- Brief -
Write out exactly the lines from the line with "Reconstruct the object" through the line with "foot stands on.", including both, and nothing more.
··········
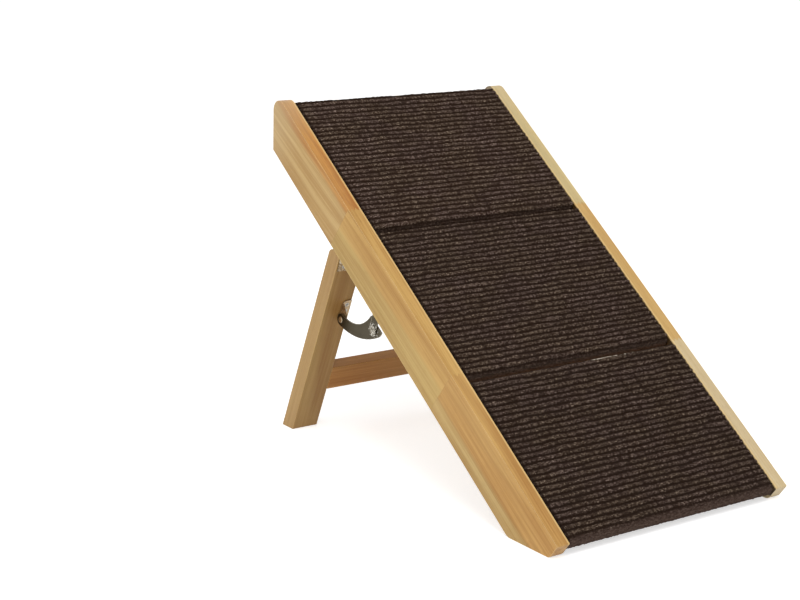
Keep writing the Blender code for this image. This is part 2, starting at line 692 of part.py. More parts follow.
def stay_bracket(side, sign, leg):
    """An angle of sheet steel: a flange screwed to the leg's front face and an ear ahead of it."""
    middle = stay_layer(sign, 2)
    out, inside = middle + sign * STAY_STEEL / 2, middle - sign * STAY_STEEL / 2
    tip = sign * (HALF_WIDTH - LEG_WIDTH + BRACKET_INSET)
    flange_width = abs(out - tip)
    back = KNUCKLE_OFFSET - GAP
    face = back - STAY_STEEL
    ear_end = -LEG_PIVOT_AHEAD - ARM_LEG_END
    section = rounded([(out, ear_end, 0), (out, back, BRACKET_BEND + STAY_STEEL), (tip, back, 0),
                       (tip, face, 0), (inside, face, BRACKET_BEND), (inside, ear_end, 0)])
    low, high = -LEG_PIVOT_DROP - BRACKET_DROP, -LEG_PIVOT_DROP + BRACKET_RISE
    centre = (low + high) / 2
    bracket = plate(side + "_stay_bracket", section, high - low, Matrix.Identity(4), (0, 0, centre))
    place(bracket, leg_axis, plated_steel())
    ear = rounded([(ear_end, low, BRACKET_DROP - GAP), (back + GAP, low - GAP, 0), (back + GAP, high + GAP, 0),
                   (face, high + GAP, 0), (ear_end, low + 2 * BRACKET_DROP, BRACKET_DROP - GAP)])
    trim = plate(side + "_ear_trim", ear, 3 * flange_width, middle=(middle, 0, 0))
    combine(bracket, keep_as_cutter(trim, leg_axis), "INTERSECT")
    far = out + sign * GAP
    flange = rounded([(tip - sign * GAP, low - GAP, 0), (far, low - GAP, 0), (far, high, BRACKET_CORNER),
                      (tip - sign * GAP, high, BRACKET_CORNER / 4)])
    trim = plate(side + "_flange_trim", flange, 4 * abs(ear_end), ACROSS_Y)
    combine(bracket, keep_as_cutter(trim, leg_axis), "INTERSECT")
    x = (inside + tip) / 2
    for number in (1, 2):
        z = low + BRACKET_DROP + (number - 1 / 4) * BRACKET_SCREW_SPREAD
        name = f"{side}_bracket_screw_{number}"
        add_screw(name, (x, face, z), (0, -1, 0), leg_axis, (bracket, leg))
    return bracket


def stays(rails, legs):
    """On each side a crescent arm and a link, riveted in the middle, swing beside the leg."""
    leg_pivot, rail_pivot, middle_pivot = stay_pivots()
    for side, sign in SIDES:
        link_x, arm_x, ear_x = (stay_layer(sign, layer) for layer in range(3))
        bracket = stay_bracket(side, sign, legs[side])
        arm = crescent_arm(side, arm_x, leg_pivot, middle_pivot)
        outline = link_outline(Vector((0, 0)), middle_pivot - rail_pivot, LINK_END)
        link = place(plate(side + "_stay_link", outline, STAY_STEEL), None, plated_steel())
        link.location = (link_x, *rail_pivot)
        drill(bracket, side + "_ear_bore", ear_x, leg_pivot, RIVET_RADIUS + GAP)
        drill(arm, side + "_arm_leg_bore", arm_x, leg_pivot, RIVET_RADIUS + RUNNING_GAP)
        drill(arm, side + "_arm_middle_bore", arm_x, middle_pivot, RIVET_RADIUS + GAP)
        drill(link, side + "_link_middle_bore", link_x, middle_pivot, RIVET_RADIUS + RUNNING_GAP)
        drill(link, side + "_link_rail_bore", link_x, rail_pivot, RIVET_RADIUS + RUNNING_GAP)
        grip = 2 * STAY_STEEL + GAP
        rivet = turned(side + "_leg_rivet", rivet_profile(grip, RIVET_HEAD_RADIUS, RIVET_HEAD_RADIUS))
        place(rivet, None, plated_steel())
        stand(rivet, ((arm_x + ear_x) / 2, *leg_pivot), (sign, 0, 0))
        rivet = turned(side + "_middle_rivet", rivet_profile(grip, ROSETTE_RADIUS, ROSETTE_RADIUS))
        place(rivet, None, plated_steel())
        stand(rivet, ((arm_x + link_x) / 2, *middle_pivot), (sign, 0, 0))
        rail_stud(side, sign, rail_pivot, rails[side])


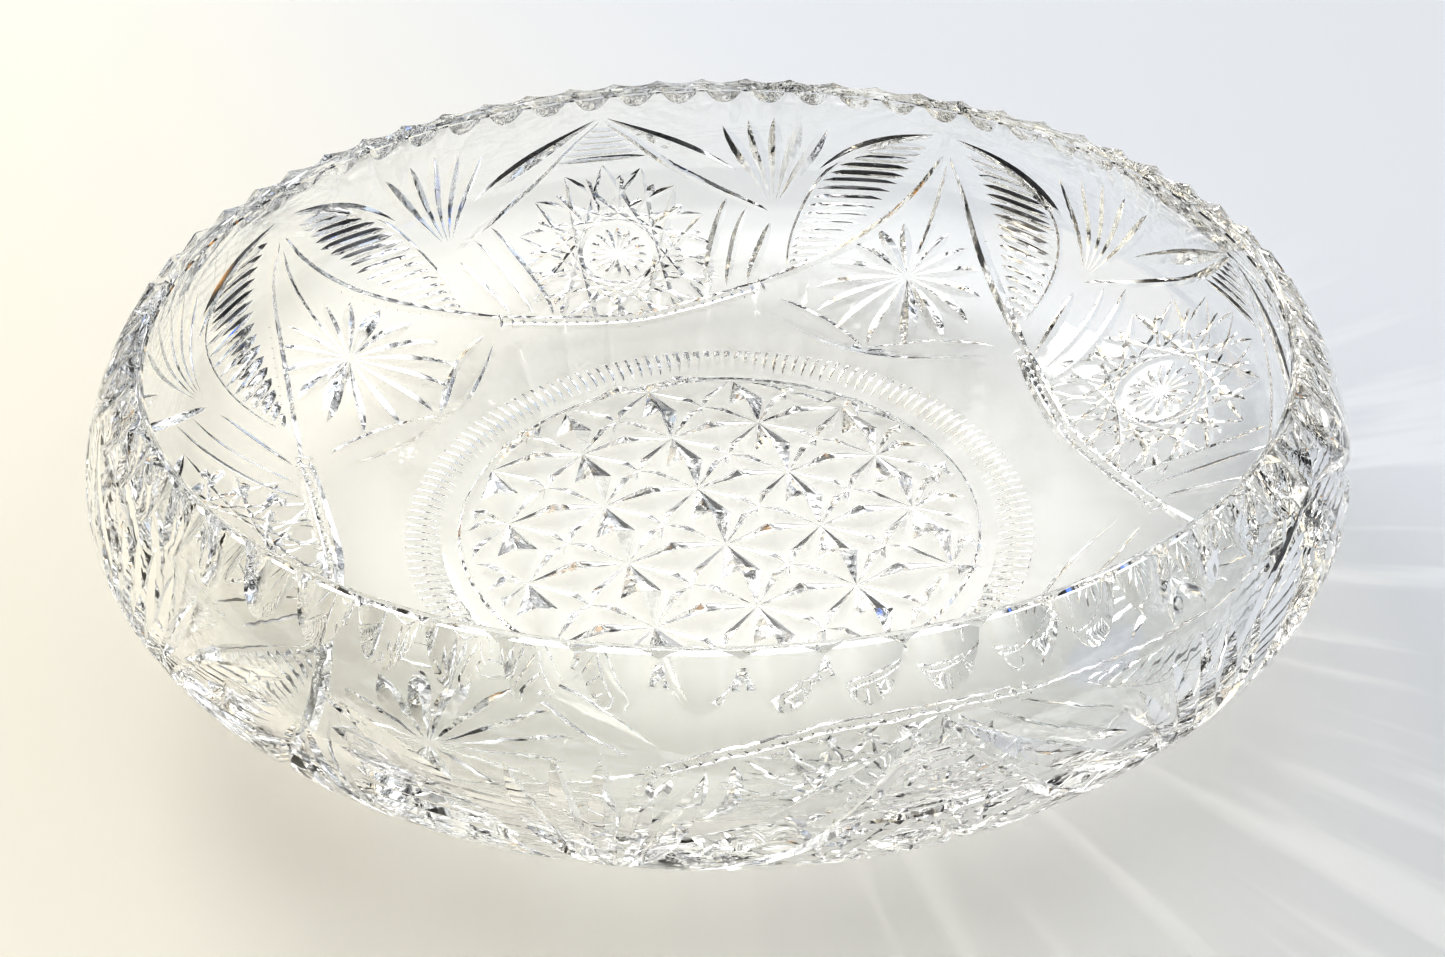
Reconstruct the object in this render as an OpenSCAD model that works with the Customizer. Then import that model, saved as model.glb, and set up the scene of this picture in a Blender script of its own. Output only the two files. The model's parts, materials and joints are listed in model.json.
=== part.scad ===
// Low cut-glass bowl: one blank of clear crystal with an in-curved rim, a fluted
// edge, a star-cut foot and a cut pattern that repeats round the wall.
// Millimetres, +Z up, origin at the centre of the plane that the foot stands on.

/* [Blank] */
// Widest diameter, at the shoulder
body_d = 252; // [230:1:300]
// Outside diameter of the rim, measured over the ridges between its flutes
rim_d = 230; // [200:1:236]
// Height from the table to the rim
height = 64; // [58:1:80]
// Height of the widest diameter
shoulder_z = 40; // [36:1:46]
// Thickness of the wall
wall = 6.5; // [6:0.5:8]
// Width of the flat edge on top of the rim
lip = 4; // [3.5:0.5:6]
// Height of the inside floor above the table
floor_z = 10.5; // [9:0.5:14]

/* [Foot] */
// Outside diameter of the flat resting ring
foot_d = 125; // [120:1:130]
// Width of the flat resting ring
foot_w = 4.5; // [3.5:0.5:8]
// How far the star field is sunk above the table
star_recess = 1.2; // [0.8:0.1:1.6]
// Spacing of the stars cut in the foot
star_pitch = 22; // [20:0.1:26]
// Angle of the rows of stars
star_turn = 16.5; // [0:0.5:90]

/* [Cuts] */
// Number of flutes round the rim
flutes = 62; // [48:1:72]
// Depth of a flute where it leaves the rim
flute_depth = 1.7; // [1:0.1:2.2]
// Height of a flute
flute_drop = 8; // [5:0.5:9]
// Angle of the first flute
flute_turn = 1.4; // [0:0.1:5.8]
// Angle of the first hobstar panel
pattern_turn = 14.5; // [0:0.5:90]
// Half of the angle between the two faces of a mitre cut
mitre_half = 55; // [50:1:62]

/* [Hidden] */
body_r = body_d / 2;
rim_r = rim_d / 2;
foot_r = foot_d / 2;
field_r = foot_r - foot_w;
repeats = 4;                // a star panel and a hobstar panel each come this often
round_power = 1.85;         // superellipse power of the wall below the shoulder
rim_power = 1.8;            // power of the curve above the shoulder
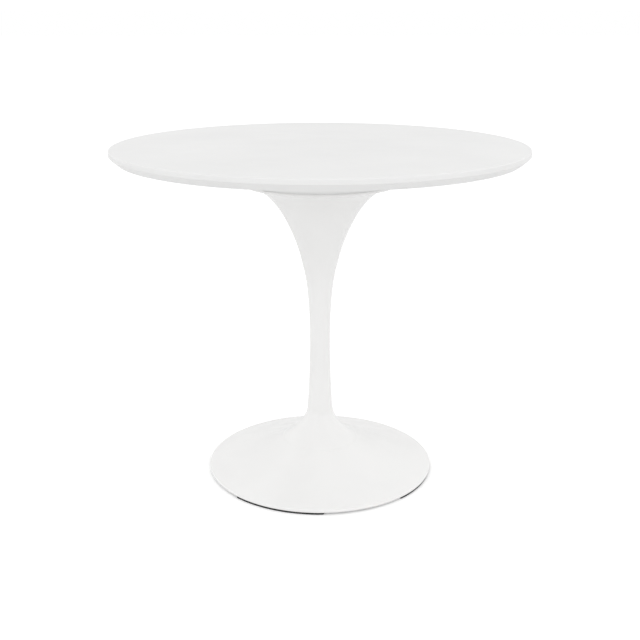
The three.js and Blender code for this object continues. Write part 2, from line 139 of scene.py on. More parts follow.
def round_corners(corners, steps=5):
    """The closed outline through corners (radius, height, fillet), each rounded by its fillet."""
    count = len(corners)
    outline = []
    for i, (r, z, fillet) in enumerate(corners):
        if not fillet:
            outline.append((r, z))
            continue
        corner = Vector((r, z))
        to_before = Vector(corners[i - 1][:2]) - corner
        to_after = Vector(corners[(i + 1) % count][:2]) - corner
        half = to_before.angle(to_after) / 2
        reach = fillet / math.tan(half)
        back, onward = to_before.normalized(), to_after.normalized()
        middle = corner + (back + onward).normalized() * fillet / math.sin(half)
        start = corner + back * reach - middle
        end = corner + onward * reach - middle
        first = math.atan2(start.y, start.x)
        sweep = (math.atan2(end.y, end.x) - first + math.pi) % TURN - math.pi
        if to_before.length > 2 * reach + 3 * SUPPORT:
            outline.append(tuple(corner + back * (reach + SUPPORT)))
        for k in range(steps + 1):
            a = first + sweep * k / steps
            outline.append((middle.x + fillet * math.cos(a), middle.y + fillet * math.sin(a)))
        if to_after.length > 2 * reach + 3 * SUPPORT:
            outline.append(tuple(corner + onward * (reach + SUPPORT)))
    return outline


# ---------------------------------------------------------------- meshes

def at(measure, angle):
    return measure(angle) if callable(measure) else measure


def ring_mesh(name, rings, facets):
    """Closed mesh through rings of (radius, height) about Z, in order from the bottom up the outside.
    A radius may be a function of the angle, and so may a height. Rings that start and end at
    radius 0 close on the axis, and others close on themselves."""
    vertices = []
    loops = []
    for ring_radius, height in rings:
        start = len(vertices)
        if ring_radius == 0:
            vertices.append((0, 0, at(height, 0) * MM))
            loops.append([start] * facets)
            continue
        for k in range(facets):
            angle = TURN * k / facets
            r = at(ring_radius, angle) * MM
            vertices.append((r * math.cos(angle), r * math.sin(angle), at(height, angle) * MM))
        loops.append(list(range(start, start + facets)))
    if rings[0][0] != 0:
        loops.append(loops[0])
    faces = []
    for lower, upper in zip(loops, loops[1:]):
        for k in range(facets):
            after = (k + 1) % facets
            corners = (lower[k], lower[after], upper[after], upper[k])
            faces.append(tuple(dict.fromkeys(corners)))
    mesh = bpy.data.meshes.new(name)
    mesh.from_pydata(vertices, [], faces)
    mesh.validate()
    return shade(mesh)


def swept_mesh(name, sections):
    """Closed mesh through sections with equal numbers of points (x, y, z), with flat ends."""
    count = len(sections[0])
    faces = []
    for k in range(len(sections) - 1):
        near, far = k * count, (k + 1) * count
        for i in range(count):
            after = (i + 1) % count
            faces.append((near + i, far + i, far + after, near + after))
    last = (len(sections) - 1) * count
    faces.append(tuple(range(count)))
    faces.append(tuple(reversed(range(last, last + count))))
    mesh = bpy.data.meshes.new(name)
    mesh.from_pydata([(x * MM, y * MM, z * MM) for section in sections for x, y, z in section], [], faces)
    return shade(mesh)


def shade(mesh, sharp_above=35):
    """Smooth shading, with sharp edges where faces meet at more than that many degrees."""
    mesh.shade_smooth()
    mesh.set_sharp_from_angle(angle=math.radians(sharp_above))
    return mesh


def hexagon(across_flats):
    """Radius of a hexagon as a function of the angle, with a corner at angle 0."""
    def reach(angle):
        from_flat = (angle % (TURN / 6)) - TURN / 12
        return across_flats / 2 / math.cos(from_flat)
    return reach


def washer_face(across_flats):
    """Radius of the flat circle that the chamfer leaves on the end of a hexagon."""
    return across_flats / 2 * 0.96


def chamfered(across_flats, edge, direction):
    """Height where a 30 degree chamfer cone cuts a hexagon's flats. Edge is the end face's height,
    and direction is 1 for a top face and -1 for a bottom face."""
    reach = hexagon(across_flats)
    slope = math.tan(math.radians(30))
    return lambda angle: edge - direction * (reach(angle) - washer_face(across_flats)) * slope


def thread_rings(size, depth, pitch, low, high, steps=8):
    """Rings of a helical thread of outer radius size, with its ends tapered to the root."""
    count = max(2, round((high - low) / pitch * steps))
    rings = []
    for k in range(count + 1):
        height = low + (high - low) * k / count
        fade = min(1.0, (height - low) / pitch, (high - height) / pitch)
        rings.append((thread_radius(size, depth, pitch, height, fade), height))
    return rings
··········
- Solution -
Reconstruct the object in this render as an OpenSCAD model that works with the Customizer. Then import that model, saved as model.glb, and set up the scene of this picture in a Blender script of its own. Output only the two files. The model's parts, materials and joints are listed in model.json.
=== part.scad ===
// Low cut-glass bowl: one blank of clear crystal with an in-curved rim, a fluted
// edge, a star-cut foot and a cut pattern that repeats round the wall.
// Millimetres, +Z up, origin at the centre of the plane that the foot stands on.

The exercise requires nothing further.